東京オリンピックまであと半年。自国開催大会でメダル獲得を目指す7人制ラグビー(セブンズ)の男子日本代表候補選手たちはいま、東京都府中市で強化合宿をおこなっている。キャプテン経験もある小澤大が1月30日、オンラインでの合同取材に応じた。
新型コロナウイルスが世界的に感染拡大しており、本来、オリンピックへ向けて貴重な強化の場になるはずだったワールドセブンズシリーズは昨年3月のバンクーバー(カナダ)大会を最後に中断したままだ。先行きは不透明で、男子セブンズ日本代表が立てたプランも変更を余儀なくされた。
「コロナがなければ、いまの時期だったらワールドシリーズをまわれていたと思います」
そう話す小澤だが、現在、それは厳しい状況だと理解している。
「正直な気持ちは、海外に行って自分たちよりレベルが上のチームと試合をしたいのですが、現状はそれができないので、日々の練習から世界に目を向けて取り組んでいます」
今回の合宿には、第三次オリンピックスコッド以外に、将来、代表選出の可能性がある若い選手も参加している。古賀由教や小西泰聖(ともに早稲田大学)、植村陽彦(筑波大学)のほか、外国出身の選手も多く招集されており、ゲーム形式の練習などで貴重な相手になっているとのことだ。
オリンピックでのメダル獲得へ向け、チームとしての課題はまだまだあるが、強化してきたディフェンスについて小澤は手ごたえを感じているという。
「粘り強く、ポジティブなディフェンスができていると思います。これまでは、飛び込んでタックルしてしまうことが多く、簡単に抜かれてしまうことがありましたが、今日の試合では、飛び込まずにしっかり体を当てに行って、外されても次の人がサポートしてくれたりしていました。“足が死なないタックル”とか、そういうのは生きてきているのかなと思います。いままではレッグドライブがなくて足が死んでいたこともありましたが、レッグドライブもできるようになっているので、ポジティブに感じています」
でも、それが世界でどれだけ通用するのかはわからない。チーム内の外国人選手相手だけではなく、レベルが高い他国のチームと実際に試合をしてみて、どこまで通用するのかいまの段階で試してみたいというのが小澤らチームジャパンの本音だ。

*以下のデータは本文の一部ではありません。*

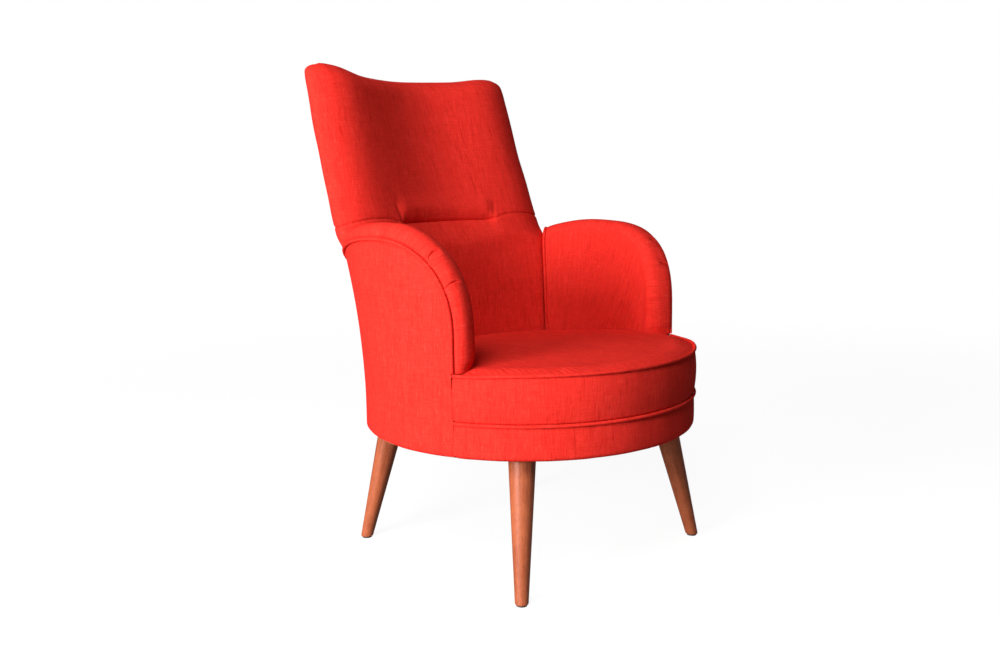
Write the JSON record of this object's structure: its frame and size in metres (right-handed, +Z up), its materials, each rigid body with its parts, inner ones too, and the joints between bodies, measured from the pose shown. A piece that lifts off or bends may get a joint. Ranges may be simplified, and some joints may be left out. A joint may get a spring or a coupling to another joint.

「そうすれば、足りない部分など見えてくると思うので、試合があれば、もっと次のステップに行けるのかなというのが正直な感想です」
それでも、いまの環境で工夫しながらやるしかない。
今夏予定の東京オリンピックは、コロナ禍の収束がまだ見えず、開催を懸念する声が出ているが、それは自分たちがコントロールできることではない、と小澤の気持ちははっきりしている。
「自分たちはオリンピックが開催されるというのを信じて活動をおこなっています。感染対策はずっと徹底していて、自分たちのチームからはコロナの陽性者は出ていないし、チームの活動が止まっていないのはすごくいいことだと思っています。自分たちは開催されるという思いで日々過ごしています」
今年5月で32歳になる小澤にとって、オリンピック挑戦は今回が最後になるかもしれない。
2016年のリオデジャネイロオリンピックには出場していない。
「リオで落選して、悔しい思いをしました」
トヨタ自動車ヴェルブリッツ所属だが、2018年から日本ラグビー協会と男子7人制日本代表チーム専任選手契約を結び、活動拠点は愛知から東京に移し、オリンピックを目指して努力を重ねてきた。仲間たちと切磋琢磨しながら、夢舞台へのメンバー入りをかけて必死だ。
「覚悟を持ってやっています」
自分が出場して、オリンピックでメダルを獲る。その日が来ることをイメージしながら、彼らアスリートたちは前を向いている。